### Information given

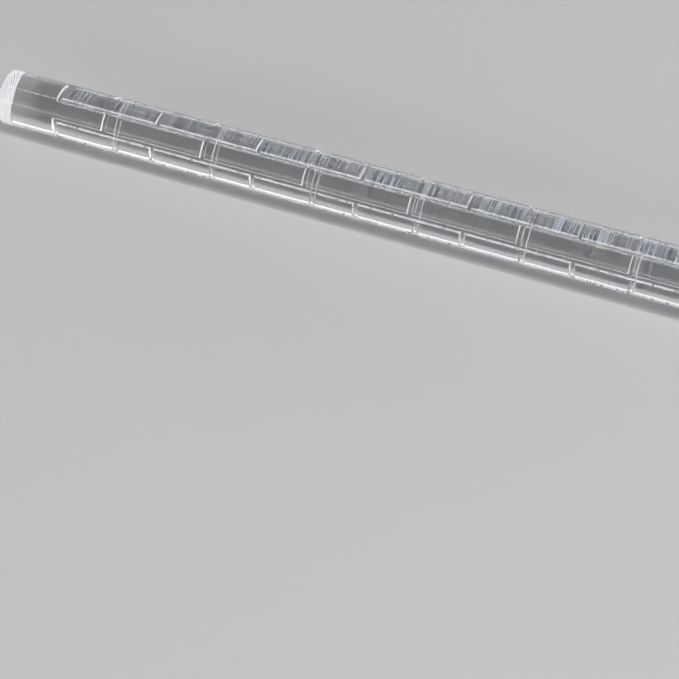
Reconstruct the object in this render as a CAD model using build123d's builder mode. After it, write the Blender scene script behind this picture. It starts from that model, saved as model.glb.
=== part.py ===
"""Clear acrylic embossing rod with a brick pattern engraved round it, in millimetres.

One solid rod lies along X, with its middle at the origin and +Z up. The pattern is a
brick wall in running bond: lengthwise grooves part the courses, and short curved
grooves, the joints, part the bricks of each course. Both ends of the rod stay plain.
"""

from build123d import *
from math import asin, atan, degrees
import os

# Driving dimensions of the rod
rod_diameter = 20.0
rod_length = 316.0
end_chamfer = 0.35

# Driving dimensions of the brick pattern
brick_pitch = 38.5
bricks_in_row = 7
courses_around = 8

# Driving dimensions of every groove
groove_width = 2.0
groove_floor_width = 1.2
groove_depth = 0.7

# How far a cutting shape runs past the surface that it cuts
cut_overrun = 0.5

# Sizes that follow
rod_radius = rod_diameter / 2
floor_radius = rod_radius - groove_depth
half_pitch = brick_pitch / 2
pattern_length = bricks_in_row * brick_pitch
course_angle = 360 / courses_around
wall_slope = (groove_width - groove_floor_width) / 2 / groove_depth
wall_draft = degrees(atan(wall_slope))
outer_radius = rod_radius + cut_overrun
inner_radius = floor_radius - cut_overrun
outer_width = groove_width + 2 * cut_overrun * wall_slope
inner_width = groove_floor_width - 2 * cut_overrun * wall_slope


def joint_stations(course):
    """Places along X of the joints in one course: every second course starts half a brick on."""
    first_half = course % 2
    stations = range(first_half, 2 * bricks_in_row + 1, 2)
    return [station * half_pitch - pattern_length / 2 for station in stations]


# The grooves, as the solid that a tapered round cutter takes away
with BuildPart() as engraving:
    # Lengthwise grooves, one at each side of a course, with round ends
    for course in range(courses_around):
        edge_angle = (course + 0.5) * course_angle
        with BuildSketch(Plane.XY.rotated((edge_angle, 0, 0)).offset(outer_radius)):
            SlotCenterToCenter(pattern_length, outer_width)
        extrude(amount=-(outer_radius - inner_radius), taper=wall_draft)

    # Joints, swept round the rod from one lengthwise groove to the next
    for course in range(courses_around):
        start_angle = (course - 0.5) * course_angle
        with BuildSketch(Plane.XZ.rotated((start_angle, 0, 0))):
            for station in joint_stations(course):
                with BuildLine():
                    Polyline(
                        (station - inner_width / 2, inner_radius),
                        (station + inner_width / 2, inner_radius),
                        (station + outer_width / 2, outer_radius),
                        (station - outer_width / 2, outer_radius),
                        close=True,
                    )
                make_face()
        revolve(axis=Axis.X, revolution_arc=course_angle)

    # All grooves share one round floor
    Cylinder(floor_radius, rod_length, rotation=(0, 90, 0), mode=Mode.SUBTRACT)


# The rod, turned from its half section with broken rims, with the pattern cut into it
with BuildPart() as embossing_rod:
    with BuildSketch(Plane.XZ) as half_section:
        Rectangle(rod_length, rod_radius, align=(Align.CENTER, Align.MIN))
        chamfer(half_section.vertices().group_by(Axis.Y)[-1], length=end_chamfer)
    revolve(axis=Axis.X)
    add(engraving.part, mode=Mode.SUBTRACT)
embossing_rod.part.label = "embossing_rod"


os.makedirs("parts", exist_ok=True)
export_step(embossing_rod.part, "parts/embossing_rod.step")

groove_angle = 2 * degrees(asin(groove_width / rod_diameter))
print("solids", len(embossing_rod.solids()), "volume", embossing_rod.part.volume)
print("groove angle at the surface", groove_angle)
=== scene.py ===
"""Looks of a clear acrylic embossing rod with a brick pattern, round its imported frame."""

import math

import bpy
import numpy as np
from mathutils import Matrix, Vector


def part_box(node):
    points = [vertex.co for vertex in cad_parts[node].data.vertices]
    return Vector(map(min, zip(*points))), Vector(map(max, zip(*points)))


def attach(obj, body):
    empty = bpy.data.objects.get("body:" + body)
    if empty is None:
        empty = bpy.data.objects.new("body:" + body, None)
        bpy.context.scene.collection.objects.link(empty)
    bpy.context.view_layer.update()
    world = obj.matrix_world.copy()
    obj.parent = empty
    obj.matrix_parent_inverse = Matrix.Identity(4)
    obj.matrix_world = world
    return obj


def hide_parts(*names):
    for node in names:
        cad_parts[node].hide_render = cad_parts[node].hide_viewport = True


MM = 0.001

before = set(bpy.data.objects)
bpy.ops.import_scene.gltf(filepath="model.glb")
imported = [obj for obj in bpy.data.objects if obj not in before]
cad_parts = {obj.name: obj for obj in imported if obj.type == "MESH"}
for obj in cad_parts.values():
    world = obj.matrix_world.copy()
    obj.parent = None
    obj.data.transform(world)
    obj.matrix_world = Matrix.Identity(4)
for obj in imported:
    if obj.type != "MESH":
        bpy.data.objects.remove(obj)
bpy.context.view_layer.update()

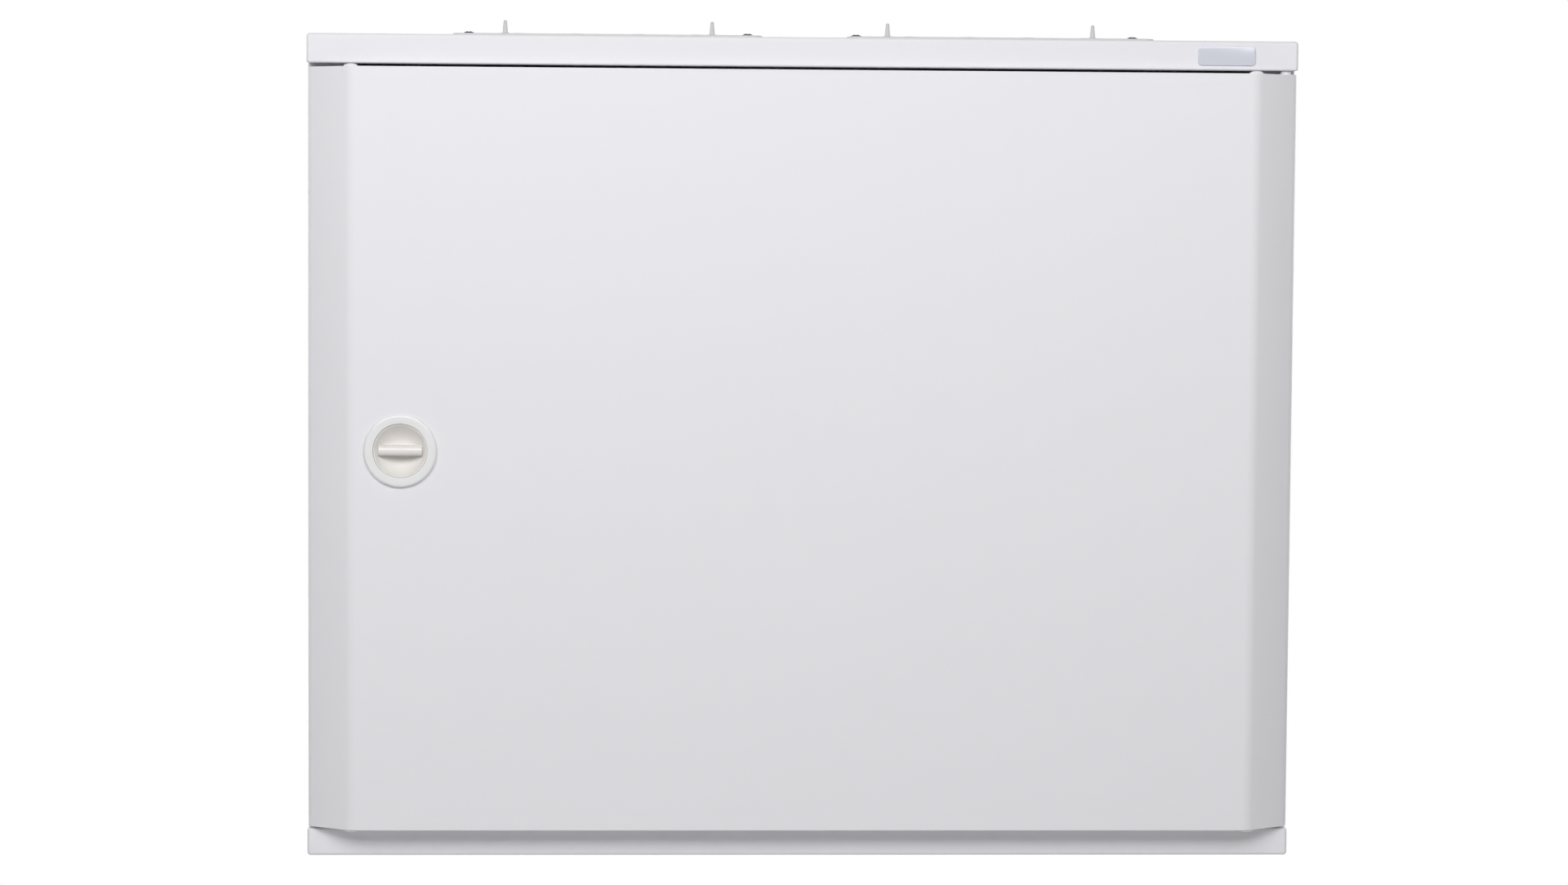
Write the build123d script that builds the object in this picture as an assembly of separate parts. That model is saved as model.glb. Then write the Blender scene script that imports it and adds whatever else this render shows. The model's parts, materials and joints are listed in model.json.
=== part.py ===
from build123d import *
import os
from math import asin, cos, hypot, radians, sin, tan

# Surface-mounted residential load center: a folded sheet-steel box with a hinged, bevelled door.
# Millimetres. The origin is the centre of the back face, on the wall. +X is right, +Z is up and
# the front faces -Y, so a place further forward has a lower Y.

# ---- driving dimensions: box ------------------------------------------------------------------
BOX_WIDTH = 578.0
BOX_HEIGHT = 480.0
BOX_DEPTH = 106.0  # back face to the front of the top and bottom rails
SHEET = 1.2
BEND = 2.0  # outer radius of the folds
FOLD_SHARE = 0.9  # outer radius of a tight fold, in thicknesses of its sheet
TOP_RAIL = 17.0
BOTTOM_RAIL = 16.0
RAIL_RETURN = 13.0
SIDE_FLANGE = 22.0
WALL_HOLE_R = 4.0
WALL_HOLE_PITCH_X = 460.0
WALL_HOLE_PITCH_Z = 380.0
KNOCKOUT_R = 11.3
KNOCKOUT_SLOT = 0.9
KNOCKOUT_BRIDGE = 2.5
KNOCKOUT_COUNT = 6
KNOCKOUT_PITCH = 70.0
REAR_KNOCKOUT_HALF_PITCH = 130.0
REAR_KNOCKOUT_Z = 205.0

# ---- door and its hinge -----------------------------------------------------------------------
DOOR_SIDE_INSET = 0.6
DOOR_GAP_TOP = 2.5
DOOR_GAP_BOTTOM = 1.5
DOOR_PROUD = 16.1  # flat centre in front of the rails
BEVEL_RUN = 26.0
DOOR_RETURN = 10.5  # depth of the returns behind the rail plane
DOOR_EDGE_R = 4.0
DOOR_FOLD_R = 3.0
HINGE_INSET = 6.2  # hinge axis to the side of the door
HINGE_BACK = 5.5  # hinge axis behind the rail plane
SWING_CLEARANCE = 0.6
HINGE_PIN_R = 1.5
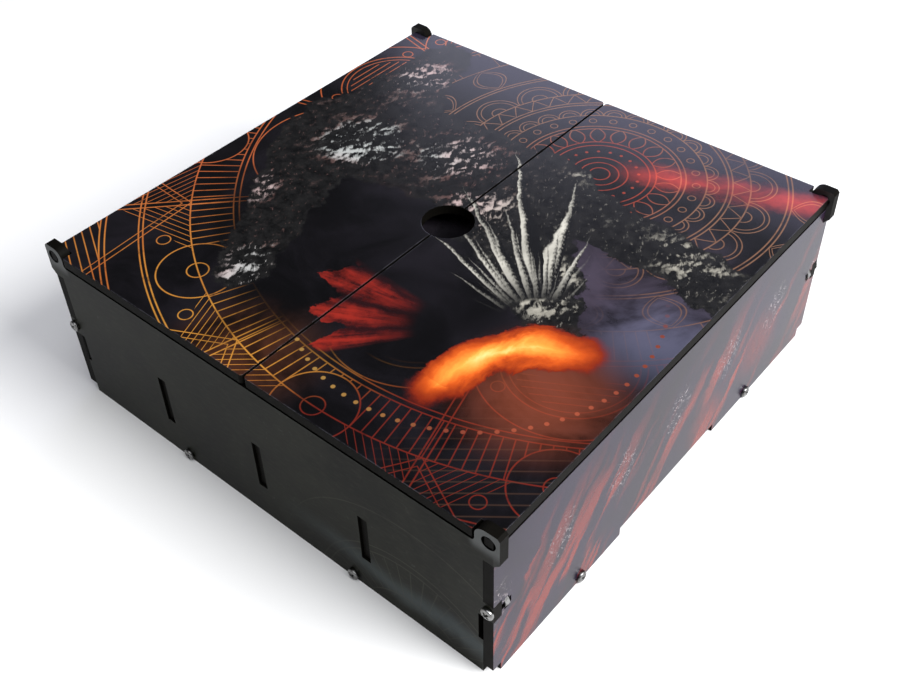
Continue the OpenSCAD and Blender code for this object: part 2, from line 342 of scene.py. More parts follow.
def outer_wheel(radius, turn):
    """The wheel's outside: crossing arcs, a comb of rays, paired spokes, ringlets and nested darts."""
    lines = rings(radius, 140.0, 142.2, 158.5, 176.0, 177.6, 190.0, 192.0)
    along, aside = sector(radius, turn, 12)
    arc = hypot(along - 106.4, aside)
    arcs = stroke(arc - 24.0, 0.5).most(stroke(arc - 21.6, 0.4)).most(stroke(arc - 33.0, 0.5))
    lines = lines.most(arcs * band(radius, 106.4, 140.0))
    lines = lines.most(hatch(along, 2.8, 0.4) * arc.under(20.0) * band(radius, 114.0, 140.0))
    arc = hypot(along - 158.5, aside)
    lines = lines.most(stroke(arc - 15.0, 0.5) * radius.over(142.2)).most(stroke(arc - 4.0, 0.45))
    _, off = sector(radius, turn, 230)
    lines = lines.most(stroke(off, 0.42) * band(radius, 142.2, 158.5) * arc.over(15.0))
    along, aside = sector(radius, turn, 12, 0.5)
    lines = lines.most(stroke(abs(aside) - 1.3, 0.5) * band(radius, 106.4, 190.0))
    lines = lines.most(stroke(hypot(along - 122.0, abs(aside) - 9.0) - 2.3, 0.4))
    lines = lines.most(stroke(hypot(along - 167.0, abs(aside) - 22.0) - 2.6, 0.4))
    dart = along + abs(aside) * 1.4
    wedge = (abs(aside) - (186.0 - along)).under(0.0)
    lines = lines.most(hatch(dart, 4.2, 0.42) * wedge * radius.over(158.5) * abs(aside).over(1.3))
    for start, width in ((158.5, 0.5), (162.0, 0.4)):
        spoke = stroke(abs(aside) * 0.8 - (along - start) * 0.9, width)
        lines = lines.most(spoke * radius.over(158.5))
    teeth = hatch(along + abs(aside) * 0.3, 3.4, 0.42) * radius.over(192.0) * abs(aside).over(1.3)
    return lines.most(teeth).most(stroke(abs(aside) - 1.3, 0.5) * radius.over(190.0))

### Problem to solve
Each line from the line with "groove_angle = 2" to the line with "before = set(bpy.data.objects)" is to be echoed exactly; both boundary lines are included, and nothing else is to be output.

### Task solution
groove_angle = 2 * degrees(asin(groove_width / rod_diameter))
print("solids", len(embossing_rod.solids()), "volume", embossing_rod.part.volume)
print("groove angle at the surface", groove_angle)
=== scene.py ===
"""Looks of a clear acrylic embossing rod with a brick pattern, round its imported frame."""

import math

import bpy
import numpy as np
from mathutils import Matrix, Vector


def part_box(node):
    points = [vertex.co for vertex in cad_parts[node].data.vertices]
    return Vector(map(min, zip(*points))), Vector(map(max, zip(*points)))


def attach(obj, body):
    empty = bpy.data.objects.get("body:" + body)
    if empty is None:
        empty = bpy.data.objects.new("body:" + body, None)
        bpy.context.scene.collection.objects.link(empty)
    bpy.context.view_layer.update()
    world = obj.matrix_world.copy()
    obj.parent = empty
    obj.matrix_parent_inverse = Matrix.Identity(4)
    obj.matrix_world = world
    return obj


def hide_parts(*names):
    for node in names:
        cad_parts[node].hide_render = cad_parts[node].hide_viewport = True


MM = 0.001

before = set(bpy.data.objects)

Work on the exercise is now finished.